The FIFA World Cup 2026 kicked off Friday night in Toronto with a ceremony that leaned hard into Canada’s multicultural identity, a 1-1 draw that left the host nation’s fans both proud and slightly frustrated, and the unmistakable sense that the biggest sporting event on Earth is finally here.
Michael Buble took the stage at BMO Field with the Sole Power Choir to perform Sam Cooke’s “Bring It On Home to Me,” while Alanis Morissette delivered a charged rendition of “O Canada” that had the sold-out crowd on their feet before a ball was touched. Alessia Cara, Jessie Reyez, William Prince, Elyanna, Nora Fatehi, and Vegedream rounded out a lineup that reflected exactly the kind of country Canada wants the world to see during its month as co-host.
A Ceremony That Understood the Assignment
Opening ceremonies at major sporting events are notoriously hit-or-miss. They tend to either overreach into spectacle that nobody asked for or underdeliver with a handful of speeches and a flag unfurling. Toronto’s version threaded the needle. The 90-minute pre-match show was compact, musically diverse, and smart enough to let the artists carry the moment rather than burying them under choreographed pageantry.
Rolling Stone noted that the performer lineup was intentionally curated to represent Canada’s range: Morissette and Buble as legacy acts, Cara and Reyez as the contemporary generation, and artists like Elyanna and Vegedream connecting to global audiences beyond the Anglophone mainstream. It was a deliberate statement that felt earned rather than forced.
Ryan Reynolds was among the celebrities spotted in the crowd, because of course he was.
The Match: Canada Gets a Point, Wants Three
The actual football told a familiar story for Canadian fans. Bosnia-Herzegovina’s Jovo Lukic opened the scoring with a header off a corner kick in the first half, exploiting a defensive lapse that had head coach Jesse Marsch visibly frustrated on the sideline. Canada pressed for most of the second half but could not find the breakthrough until the 78th minute, when Cyle Larin finished a cross to equalize and send Toronto Stadium into delirium.
The 1-1 draw gives Canada a point in Group B, and it is worth remembering the context. This is only Canada’s third World Cup appearance ever, and their first match on home soil in the tournament’s history. The men’s program has been building toward this moment since qualifying for Qatar 2022 ended a 36-year drought, and the growth under Marsch has been tangible even when the results are not always dominant.
The group also includes Morocco and Belgium, meaning Canada’s path to the knockout stage is challenging but far from impossible. A win against Bosnia-Herzegovina in the return fixture and a competitive performance against one of the stronger sides could be enough.

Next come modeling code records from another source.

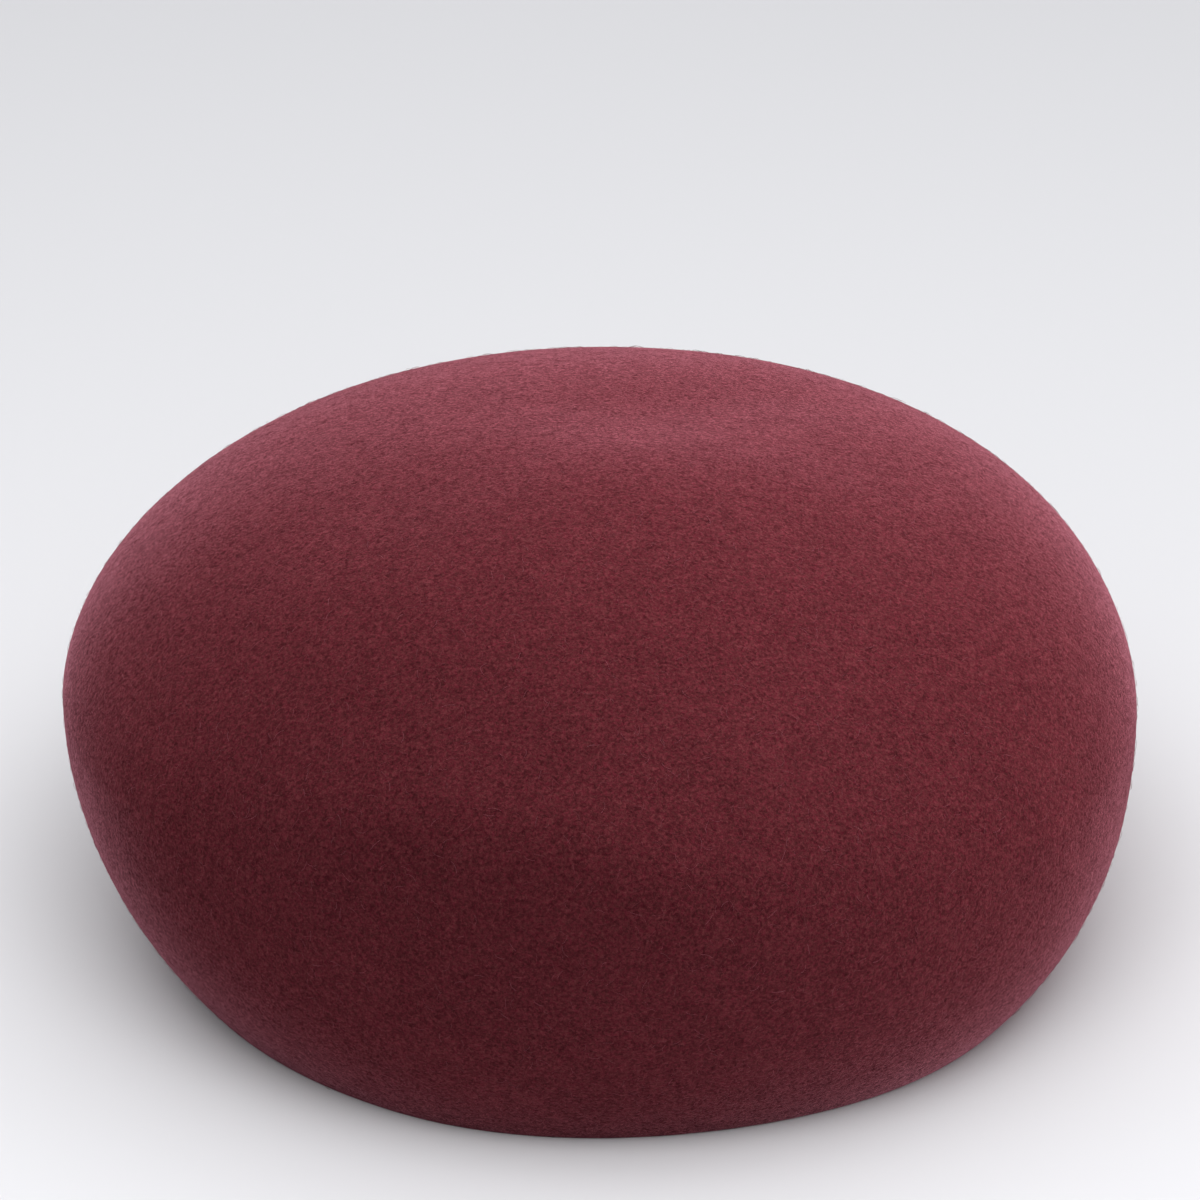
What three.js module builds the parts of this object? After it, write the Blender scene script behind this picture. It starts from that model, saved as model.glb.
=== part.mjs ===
import * as THREE from "three";

// A round moulded felt cap with no brim, one hollow piece of even felt that stands on its rim.
// Lengths are in millimetres. +X is the cap's right, -Y its front and +Z is up.

// The clear head opening inside the rim.
const OPENING_WIDTH = 174.8;
const OPENING_LENGTH = 188.2;

// The felt's thickness, and the rounding of the rim's outer and inner edges.
const FELT = 2.4;
const RIM_OUTER_ROUND = 0.9;
const RIM_INNER_ROUND = 0.45;

// The crown across its widest section, the height of that section and of the whole cap.
const CROWN_WIDTH = 218.7;
const CROWN_LENGTH = 234.4;
const WIDEST_HEIGHT = 52.2;
const CROWN_HEIGHT = 106.3;

// The wall is part of a round arc, which turns this many degrees from the rim to the widest section.
const WALL_TURN = 42.7;

// How far the dome's curve keeps to the upright at its shoulder, as a share of the dome's height,
// and to the level at its top, as a share of the crown's half size.
const SHOULDER_SHARE = 0.32;
const TOP_SHARE = 0.76;

// The plan outline's exponent: 2 is a true oval, and more is squarer.
const PLAN_SQUARENESS = 2.1;

// Where the middle of each section lies, as shares of the crown's half width and half length,
// and how far its right and rear sides lift, as shares of the crown's height.
const SECTIONS = {
  rim: { right: 0.024, rear: 0.001, rightLift: 0, rearLift: 0 },
  widest: { right: 0, rear: 0, rightLift: -0.0146, rearLift: 0.0092 },
  top: { right: 0.043, rear: 0.015, rightLift: -0.0146, rearLift: 0.0092 },
};

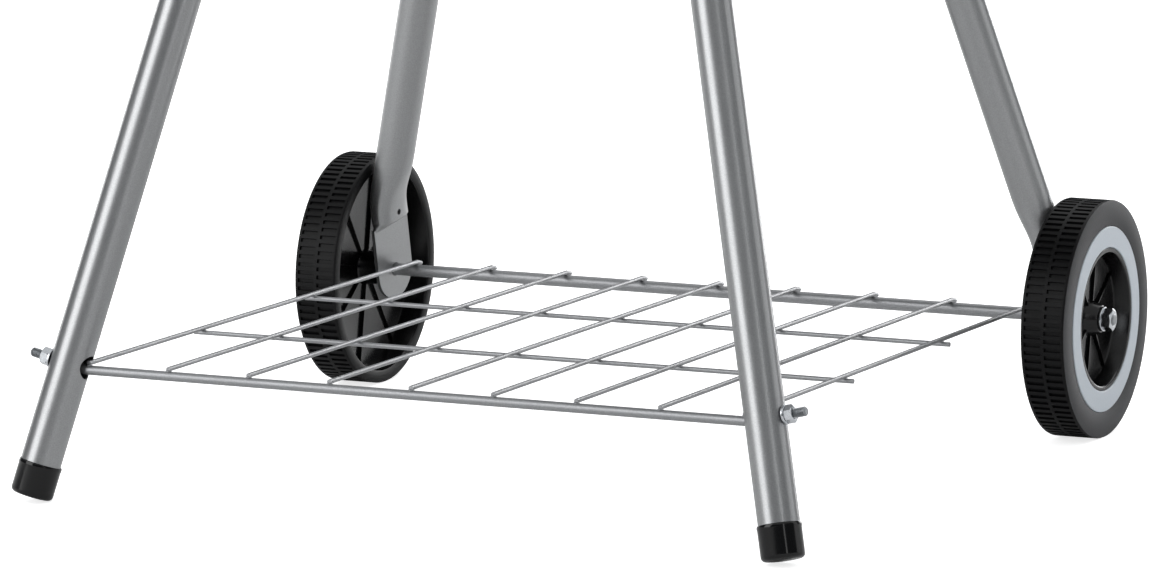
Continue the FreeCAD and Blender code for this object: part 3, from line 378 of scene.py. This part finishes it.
def settle(piece, matrix):
    """Puts a piece in its place, with the place in its mesh."""
    pick(piece)
    piece.matrix_world = matrix
    bpy.ops.object.transform_apply(location=True, rotation=True, scale=True)
    return piece


def copy_of(piece, name):
    """A second object with a mesh of its own."""
    twin = bpy.data.objects.new(name, piece.data.copy())
    scene.collection.objects.link(twin)
    return twin


def reflected(piece, name):
    """The same piece on the other side of the middle plane, with its faces outwards."""
    twin = settle(copy_of(piece, name), Matrix.Scale(-1, 4, (1, 0, 0)))
    open_edit(twin, "FACE")
    return tidy(twin)


def joined(pieces, name):
    """One object out of several."""
    pick(*pieces)
    bpy.ops.object.join()
    bpy.context.object.name = name
    return bpy.context.object


SMOOTH_BELOW = math.radians(32)


def stand_for(piece, body, slot, finish, *nodes):
    """Smooths a finished piece, gives it its finish and body, and hides the nodes it replaces."""
    pick(piece)
    bpy.ops.object.shade_smooth_by_angle(angle=SMOOTH_BELOW)
    if not piece.data.materials:
        piece.data.materials.append(finish)
    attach(piece, body)
    if nodes:
        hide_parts(*nodes)
    print(piece.name, len(piece.data.polygons), "faces")


# %% [markdown]
# ## Wheels
#
# Each wheel is one hollow blow-moulded piece, 154 mm across. Its tread has two rows of
# transverse pockets, ninety to a row, half a step out of line with each other, so the mould
# can part. The outside has a matt side wall, a seat for the pale ring, a lip and a dished web
# with eight stiffening ribs round a long hub. The wheel is turned from an outline, the tread
# pockets are selected face by face and pushed in, and ribs are added on both webs.

# %% Wheel outline and tread
WHEEL_R = (WHEEL[1].z - WHEEL[0].z) / 2 / MM
WIDTH, BORE = 29.5, 4.05
DISH = WHEEL_R - 10
SHOULDER, ROW_GAP = 2.2, 2.2
PITCHES, STEPS, POCKET_DEEP = 90, 4, 1.5
WEB_IN, WEB_OUT = 15.0, 18.0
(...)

The Bigger Picture: A Tournament Spread Across Three Countries
This World Cup is an experiment in scale. Forty-eight teams across 16 host cities in Canada, Mexico, and the United States make it the largest edition in the tournament’s history. The opening day featured two ceremonies: Toronto hosted Canada’s opener, while NBC Sports reported that the United States kicked off its campaign with a 4-1 win over Paraguay in a separate match, with Katy Perry and Dan + Shay performing at that ceremony.
The tri-nation format creates logistical headaches that FIFA has been downplaying for years, from travel distances between venues to the challenge of maintaining atmosphere when games are scattered across a continent. But opening night made a strong case that the energy will be there when it matters. Toronto delivered, and the early indication is that North American audiences are ready to treat this like the event it deserves to be.
For a country that has spent decades as a hockey nation with a soccer program on the margins, Friday night felt like a genuine arrival. The ceremony was polished, the crowd was electric, and the team earned a point against a scrappy European side. It is not the fairy tale start, but it is a start.
The next test comes against Morocco, and if Toronto is any indication, the Canadian fans will show up for that one too.